A self-driving simulator has three properties that make engine architecture delicate: physics must be deterministic and reproducible so scenario regression tests are meaningful; sensors will be queried at fixed cadences that may differ from the render rate (a 30 Hz camera while rendering at 120 Hz); and the loop will eventually run headless from scenario scripts, with the same code path producing identical results. Decoupling simulation time from wall-clock render time is therefore the first design decision, not later polish. The coordinate and transform math this rests on is assumed from Course 5 — here we fix conventions and build the loop.
Readings
- FCG: graphics pipeline overview. Extract: the conceptual stages (model → world → view → clip → NDC → screen) so the loop knows what the renderer will eventually do.
- MGPV: Vulkan instance/device/swapchain overview (preview only — don’t implement yet). Extract: the taxonomy of objects Week 2 will instantiate.
- 3DMP (review): coordinate-system and transform conventions. Extract: row- vs column-vector convention and why \(M_{world\to camera}=M_{camera\to world}^{-1}\).
- (Linear maps, homogeneous transforms, and quaternions: assumed from Course 5.)
Key Concepts
Coordinate conventions, fixed now
Adopt a right-handed world frame and the ISO 8855 vehicle body frame (\(+x\) forward, \(+y\) left, \(+z\) up); never deviate. Represent rigid transforms as \(4\times4\) homogeneous matrices \(T=\begin{bmatrix}R&t\\0&1\end{bmatrix}\) and read composition right-to-left. Mismatched frame conventions are the single largest source of integration bugs in robotics codebases; one documented convention prevents most of them.
Fixed vs variable timestep
A naive loop ticks simulation by dt = now - last, which is non-reproducible (float accumulation differs run-to-run) and destabilizes integrators on frame spikes. The canonical accumulator pattern fixes it:
constexpr double kSimDt = 1.0 / 120.0; // 120 Hz simulation
double accumulator = 0.0;
auto last = clock::now();
while (running) {
auto now = clock::now();
double frame = std::chrono::duration<double>(now - last).count();
last = now;
accumulator += std::min(frame, 0.25); // clamp spiral-of-death
while (accumulator >= kSimDt) { sim.step(kSimDt); accumulator -= kSimDt; }
double alpha = accumulator / kSimDt; // [0,1) render interpolation
renderer.render(sim.state(), alpha);
}Two runs with the same input sequence then produce identical simulation states regardless of frame rate.
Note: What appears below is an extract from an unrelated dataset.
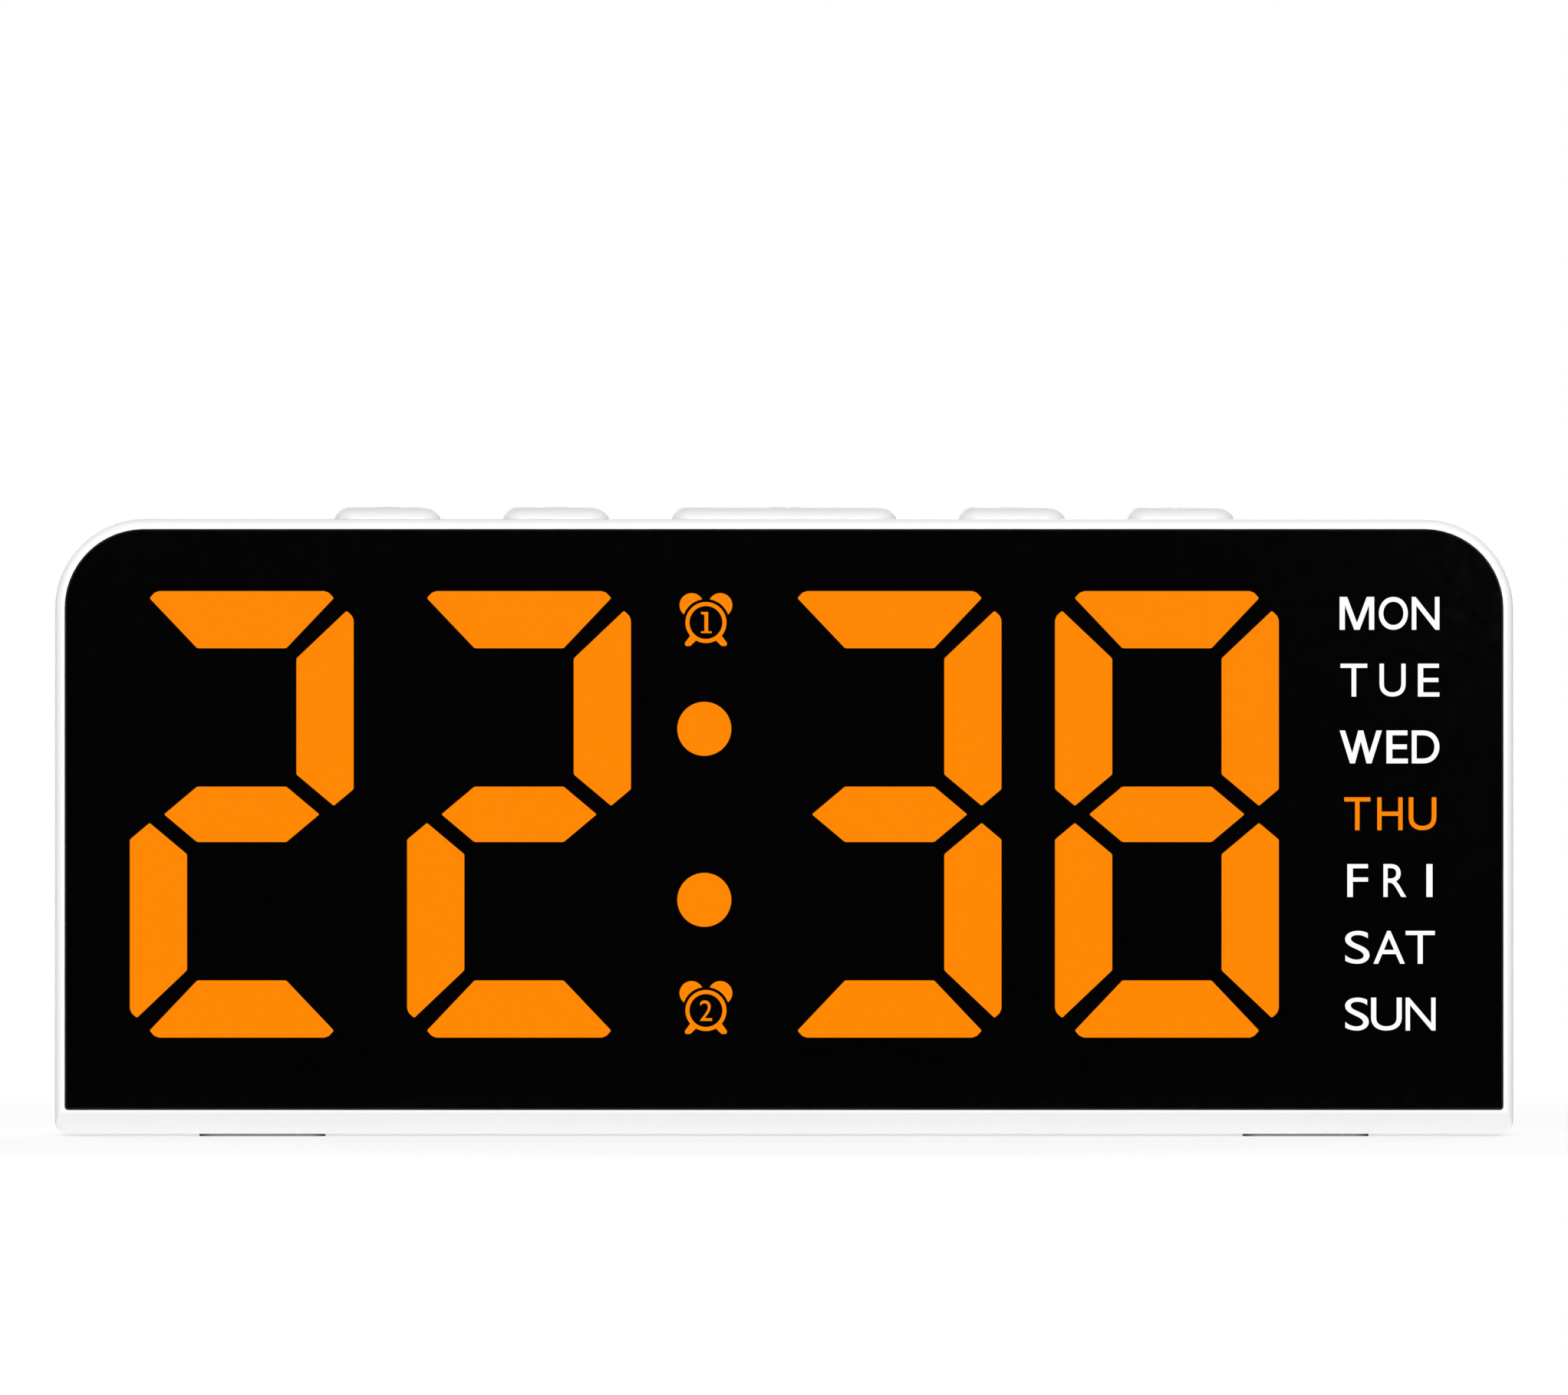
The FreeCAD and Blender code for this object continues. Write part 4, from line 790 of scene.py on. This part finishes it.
def make_digits():
    """Lit segments of the four digits, modelled once about one digit's middle and copied."""
    segments = {}
    for name, outline in segment_outlines().items():
        segments[name] = printed_plate("segment_" + name, outline, segment_round)
    shown = {"hour_tens": "abged", "hour_units": "abged", "minute_tens": "abgcd",
             "minute_units": "abcdefg"}
    for (digit, lit), centre in zip(shown.items(), digit_centres):
        shift = (centre, 0, digit_centre_z)
        pieces = [copy_of(segments[name], digit + "_" + name, shift) for name in lit]
        finished(joined(digit + "_lit_segments", pieces), "orange_light", "casing")
    for piece in segments.values():
        bpy.data.objects.remove(piece)


def make_colon():
    """Two round dots, one a copy of the other."""
    lower_z = digit_centre_z - dot_spacing / 2
    lower = round_sheet("colon_dot", colon_x, lower_z, dot_diameter / 2)
    thicken(lower, print_lift)
    upper = copy_of(lower, "colon_dot_above", (0, 0, dot_spacing))
    finished(joined("colon_dots", [lower, upper]), "orange_light", "casing")


# ------------------------------------------------------------------ alarm icons
icon_spacing = 0.0431
icon_shift = 0.00018          # how far the icons stand to the right of the colon
icon_drop = 0.00024
ring_outer = 0.00228
ring_inner = 0.00183
bell_radius = 0.00134
bell_sides = 48
bell_from_centre = 0.0025
bell_angle = 50.5
bell_gap = 0.00033            # between a bell and the ring
clearance_lift = (0, -4 * print_sink, 0)    # cuts through a bell's whole thickness
icon_foot = [(0.00162, -0.00128), (0.00102, -0.00192), (0.00174, -0.00261),
             (0.00226, -0.00261), (0.00236, -0.0023)]
icon_foot_round = 0.0001
numeral_one_shift = 0.00004
numeral_half_height = 0.00118
numeral_stem = 0.00021        # half the stem's width
numeral_serif = 0.0006        # how far the serifs reach
serif_thickness = 0.0002
flag_thickness = 0.00034      # of the flag where it meets the stem
numeral_two_box = (-0.00068, 0.00068, -0.00116, 0.00112)


def make_ring(name, x, z):
    """Flat ring, inset from a disc."""
    ring = round_sheet(name, x, z, ring_outer)
    pick_all_of(ring, "FACE")
    bpy.ops.mesh.inset(thickness=ring_outer - ring_inner, depth=0)
    bpy.ops.mesh.delete(type="FACE")
    bpy.ops.object.mode_set(mode="OBJECT")
    thicken(ring, print_lift)
    return ring


def make_bell(name, x, z, angle):
    """Round bell, hollowed on the side towards the ring."""
    turn = math.radians(angle)
    bell_x, bell_z = x + bell_from_centre * math.cos(turn), z + bell_from_centre * math.sin(turn)
    bell = round_sheet(name, bell_x, bell_z, bell_radius, bell_sides)
    thicken(bell, print_lift)
    clearance = round_sheet("ring_clearance", x, z, ring_outer + bell_gap)
    clearance.location = (0, print_sink, 0)
    settle(clearance)
    thicken(clearance, clearance_lift)
    pick(bell)
    cut = bell.modifiers.new("hollow", "BOOLEAN")
    cut.operation = "DIFFERENCE"
    cut.object = clearance
    bpy.ops.object.modifier_apply(modifier=cut.name)
    bpy.data.objects.remove(clearance)
    return bell


def make_icon_clock(x, z):
    """Ring, bells and feet of a little alarm clock."""
    pieces = [make_ring("icon_ring", x, z)]
    for angle in (bell_angle, 180 - bell_angle):
        pieces.append(make_bell("icon_bell", x, z, angle))
    for foot in (icon_foot, [(-u, v) for u, v in reversed(icon_foot)]):
        outline = [(x + u, z + v) for u, v in foot]
        pieces.append(printed_plate("icon_foot", outline, icon_foot_round))
    return joined("icon_clock", pieces)


def make_numeral_one(x, z):
    """Serifed numeral 1: stem, flag and foot in one outline."""
    top, bottom = numeral_half_height, -numeral_half_height
    stem, serif, foot = numeral_stem, numeral_serif, bottom + serif_thickness
    outline = [(-serif, bottom), (serif, bottom), (serif, foot), (stem, foot), (stem, top),
               (-serif, top), (-serif, top - serif_thickness), (-stem, top - flag_thickness),
               (-stem, foot), (-serif, foot)]
    return cut_out("numeral_one", [(x + u, z + v) for u, v in outline])


def make_alarm_icons():
    """Two little alarm clocks, one a copy of the other, numbered 1 and 2."""
    x, upper_z = colon_x + icon_shift, digit_centre_z + icon_spacing / 2 - icon_drop
    lower_z = upper_z - icon_spacing
    upper = make_icon_clock(x, upper_z)
    lower = copy_of(upper, "icon_clock_below", (0, 0, -icon_spacing))
    left, right, bottom, top = numeral_two_box
    box = (x + left, x + right, lower_z + bottom, lower_z + top)
    numerals = [make_numeral_one(x + numeral_one_shift, upper_z),
                make_glyph("numeral_two", "2", box, 0)]
    for number, pieces in enumerate(zip((upper, lower), numerals), start=1):
        icon = joined("alarm_icon_" + str(number), pieces)
        finished(icon, "orange_light", "casing")


# ------------------------------------------------------------------ weekday words
weekday_x = 0.0673
weekday_z = 0.03587
word_pitch = 0.00742
middle_row = 3
letter_height = 0.00366
bold_swell = 0.007            # in the type's own units
span_unit = 0.00001
weekday_spans = {             # left and right edge of each letter from the column's middle
    "MON": ((-559, -175), (-124, 199), (242, 549)),
    "TUE": ((-550, -252), (-116, 174), (310, 549)),
    "WED": ((-559, -90), (-39, 199), (242, 549)),
    "THU": ((-508, -218), (-141, 140), (208, 515)),
    "FRI": ((-474, -244), (-73, 182), (404, 472)),
    "SAT": ((-499, -227), (-184, 165), (174, 498)),
    "SUN": ((-499, -235), (-210, 131), (174, 506)),
}
bold_words = ("MON", "WED")
lit_word = "THU"

letter_stroke = 0.00058
stroke_across = 0.0006        # a slanting stroke, measured level
m_shoulder = 0.00083          # flat top of the M's stem and stroke
m_foot = 0.0003               # half the flat foot of the M's middle
w_foot = (0.00115, 0.0017)    # ends of the W's first flat foot, in from its left
w_crest = 0.00028             # half the flat top of the W's middle


def letter_m(left, right, bottom, top):
    """Outline of an M whose middle reaches down to the line."""
    middle, high = (left + right) / 2, top - bottom
    lean = (middle - m_foot - left - m_shoulder + stroke_across) / high
    notch = top - (middle - left - m_shoulder) / lean
    branch = top - (letter_stroke + stroke_across - m_shoulder) / lean
    half = [(left, bottom), (left, top), (left + m_shoulder, top)]
    inner = [(left + letter_stroke, bottom), (left + letter_stroke, branch),
             (middle - m_foot, bottom)]
    outline = half + [(middle, notch)] + [(2 * middle - x, z) for x, z in reversed(half)]
    return outline + [(2 * middle - x, z) for x, z in inner] + list(reversed(inner))


def letter_w(left, right, bottom, top):
    """Outline of a W whose middle reaches up to the full height."""
    middle, high = (left + right) / 2, top - bottom
    foot_left, foot_right = left + w_foot[0], left + w_foot[1]
    outer_lean = (foot_left - left) / high
    inner_lean = (middle - w_crest + stroke_across - foot_right) / high
    drop = (middle - w_crest - left - stroke_across) / (outer_lean + inner_lean)
    peak = bottom + (middle - foot_right) / inner_lean
    half = [(middle - w_crest, top), (left + stroke_across + outer_lean * drop, top - drop),
            (left + stroke_across, top), (left, top), (foot_left, bottom), (foot_right, bottom)]
    return half + [(middle, peak)] + [(2 * middle - x, z) for x, z in reversed(half)]


def make_words():
    """The seven weekday words; one of them is lit, and the other six are white print with a
    painted glow.
    """
    drawn = {"M": letter_m, "W": letter_w}
    for row, (word, spans) in enumerate(weekday_spans.items()):
        z = weekday_z + (middle_row - row) * word_pitch
        swell = bold_swell if word in bold_words else 0
        letters = []
        for letter, (left, right) in zip(word, spans):
            box = (weekday_x + left * span_unit, weekday_x + right * span_unit)
            box += (z - letter_height / 2, z + letter_height / 2)
            if letter in drawn:
                letters.append(cut_out("letter_" + letter, drawn[letter](*box)))
            else:
                letters.append(make_glyph("letter_" + letter, letter, box, swell))
        # the unlit words' white print glows: painted light
        light = "orange_light" if word == lit_word else "white_light"
        finished(joined("weekday_" + word.lower(), letters), light, "casing")


# ------------------------------------------------------------------ buttons
button_widths = {"alarm": 0.012, "minus": 0.012, "snooze": 0.0252, "plus": 0.012, "set": 0.012}
button_depth = 0.0075
button_corner = 0.0024
button_corner_steps = 10
crown_run = 0.0017            # how far the crown's curve reaches in from the side
crown_steps = 12
flange_width = 0.0008
flange_thickness = 0.0008
stem_radius = 0.0016
stem_length = 0.0018
stem_sides = 32
stem_chamfer = 0.0002
stem_chamfer_steps = 2
cap_smooth_angle = 35

mark_rise = 0.00003           # how far a mark stands off its crown, and how far it is let in
mark_lift = (0, 0, 2 * mark_rise)
sign_reach = 0.00125          # half the length of the plus and minus signs
sign_half = 0.00024           # half the width of their strokes
bell_half = [(0, 0.00125), (-0.0005, 0.00108), (-0.0008, 0.0006), (-0.00088, -0.0003),
             (-0.0013, -0.00072)]
clapper_radius = 0.0003
clapper_y = -0.00115
circle_sides = 24
big_z = (-0.0015, 0.0001, -0.0009, 0.0009, 0.0003)    # left, right, bottom, top, stroke
small_z = (0.0006, 0.0016, -0.0009, 0.0002, 0.00024)
z_slant = 1.5                 # a Z's slanting stroke measured level, in strokes
dot_radius = 0.00034
dot_places = (-0.0012, 0, 0.0012)


def button_top(key):
    """Middle of a button's top."""
    low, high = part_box(key + "_button")
    return Vector(((low.x + high.x) / 2, (low.y + high.y) / 2, high.z))


def make_cap(key, width):
    """Button cap with a softly crowned top, its flange and its stem."""
    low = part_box(key + "_button")[0]
    x, y, top = button_top(key)
    flange_top = low.z + stem_length + flange_thickness
    crown_low = case_high.z
    pick_nothing()
    bpy.ops.mesh.primitive_cube_add(size=1, location=(x, y, (flange_top + crown_low) / 2))
    cap = bpy.context.object
    cap.scale = (width, button_depth, crown_low - flange_top)
    settle(cap)
    pick_edges(cap, lambda a, b: abs(a.z - b.z) > slack)
    bpy.ops.mesh.bevel(offset=button_corner, segments=button_corner_steps, affect="EDGES")
    pick_faces(cap, lambda face: face.normal.z > facing)
    angles = [math.radians(90 * step / crown_steps) for step in range(crown_steps + 1)]
    for start, end in zip(angles, angles[1:]):
        run = crown_run * (math.cos(start) - math.cos(end))
        rise = (top - mark_rise - crown_low) * (math.sin(end) - math.sin(start))
        bpy.ops.mesh.inset(thickness=run, depth=rise)
    pick_faces(cap, lambda face: face.normal.z < -facing)
    outward = ((width + 2 * flange_width) / width,
               (button_depth + 2 * flange_width) / button_depth, 1)
    bpy.ops.mesh.extrude_region_move()
    bpy.ops.transform.resize(value=outward, center_override=(x, y, flange_top))
    bpy.ops.mesh.extrude_region_move(TRANSFORM_OT_translate={"value": (0, 0, -flange_thickness)})
    bpy.ops.object.mode_set(mode="OBJECT")
    bpy.ops.mesh.primitive_cylinder_add(vertices=stem_sides, radius=stem_radius, depth=stem_length,
                                        location=(x, y, low.z + stem_length / 2))
    stem = bpy.context.object
    settle(stem)
    pick_edges(stem, lambda a, b: max(a.z, b.z) < low.z + slack)
    bpy.ops.mesh.bevel(offset=stem_chamfer, segments=stem_chamfer_steps, affect="EDGES")
    bpy.ops.object.mode_set(mode="OBJECT")
    cap = joined(key + "_cap", [cap, stem])
    smooth_shading(cap, cap_smooth_angle)
    return cap


def make_buttons():
    """Five caps; a cap as wide as an earlier one is a copy of it."""
    first, caps = {}, {}
    for key, width in button_widths.items():
        if width in first:
            shift = button_top(key) - button_top(first[width])
            caps[key] = copy_of(caps[first[width]], key + "_cap", shift)
        else:
            first[width] = key
            caps[key] = make_cap(key, width)
    for key, cap in caps.items():
        finished(cap, "white_button", key + "_key")
        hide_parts(key + "_button")


def circle_outline(x, y, radius):
    """Corners of a small circle."""
    turns = [2 * math.pi * step / circle_sides for step in range(circle_sides)]
    return [(x + radius * math.cos(turn), y + radius * math.sin(turn)) for turn in turns]


def letter_z(left, right, bottom, top, stroke):
    """Outline of a Z."""
    slant = z_slant * stroke
    return [(left, bottom), (right, bottom), (right, bottom + stroke),
            (left + slant, bottom + stroke), (right, top - stroke), (right, top), (left, top),
            (left, top - stroke), (right - slant, top - stroke), (left, bottom + stroke)]


def button_marks():
    """Outlines of the marks on the five buttons, about each button's middle."""
    long, thin = sign_reach, sign_half
    minus = [(-long, -thin), (long, -thin), (long, thin), (-long, thin)]
    plus = [(-long, -thin), (-thin, -thin), (-thin, -long), (thin, -long), (thin, -thin),
            (long, -thin)]
    plus += [(-x, -y) for x, y in plus]
    bell = bell_half + [(-x, y) for x, y in reversed(bell_half[1:])]
    return {"alarm": [bell, circle_outline(0, clapper_y, clapper_radius)],
            "minus": [minus],
            "snooze": [letter_z(*big_z), letter_z(*small_z)],
            "plus": [plus],
            "set": [circle_outline(x, 0, dot_radius) for x in dot_places]}


def make_mark(key, outlines):
    """Printed mark on top of a button."""
    sheets = []
    for outline in outlines:
        sheet = flat_sheet(key + "_mark", outline)
        sheet.location = button_top(key) - Vector(mark_lift)
        settle(sheet)
        thicken(sheet, mark_lift)
        sheets.append(sheet)
    finished(joined(key + "_mark", sheets), "button_print", key + "_key")


make_lens()
make_digits()
make_colon()
make_alarm_icons()
make_words()
make_buttons()
for key, outlines in button_marks().items():
    make_mark(key, outlines)
pick_nothing()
Why separate sim and render
Rendering is non-deterministic in wall-clock terms (GPU scheduling, thermal state); letting it drive physics couples the world to that noise. Sensors need fixed cadences (a 30 Hz camera fires every 4 ticks at 120 Hz). Headless scenario runs (Week 9) must advance simulation as fast as possible with no rendering. The architecture must support all three without scattered conditionals.
Theory Exercises
- Given \(T_{cam\to world}\), derive the view matrix and show the rigid-inverse shortcut \(T^{-1}=\begin{bmatrix}R^\top&-R^\top t\\0&1\end{bmatrix}\).
- Explain model, world, view, and projection spaces and what each transform is responsible for.
- Prove that composing transforms corresponds to changing coordinate frames.
- Contrast fixed and variable timestep; explain why a semi-implicit Euler integrator destabilizes on a
dtspike. - Explain why simulation and render updates must be separated, with a sensor-cadence example.
Implementation
Build the engine skeleton: a Window RAII wrapper over GLFW, a Logger, a latched input snapshot, and the accumulator loop above with std::chrono::steady_clock. Wrap math in GLM with GLM_FORCE_DEPTH_ZERO_TO_ONE and GLM_FORCE_RADIANS defined globally (Vulkan clip-space Z is \([0,1]\)). Add GoogleTest with transform/quaternion/accumulator unit tests, including associativity of transform composition to catch left/right-multiply errors.
Benchmark
Measure four numbers every frame in an ImGui overlay (stub now): total frame time, sim update time, render time, input latency. Use a ScopeTimer RAII helper; report mean + p99 over a sliding 1-second window. Disable V-sync (glfwSwapInterval(0)) during benchmarking.
Expected baselines: with a clear-color stub, total frame ~1 ms, sim update ~0.05 ms (empty world), input latency under ~2 ms. Determinism check: identical input sequences yield bitwise-identical sim state across runs.
Connections
This loop is the spine. Week 2 plugs Vulkan into the render slot; Week 3 feeds real meshes through the transform pipeline; Week 6’s vehicle physics is reproducible only because the timestep is fixed; Week 9’s scenario regression tests are deterministic only because the loop is. Course 5’s linear algebra is the math under the transform conventions established here.
Further Reading
- Glenn Fiedler, “Fix Your Timestep!” — the canonical accumulator essay.
- Jason Gregory, Game Engine Architecture — the game loop and time management.
- vkguide.dev introduction (Week 2 preview).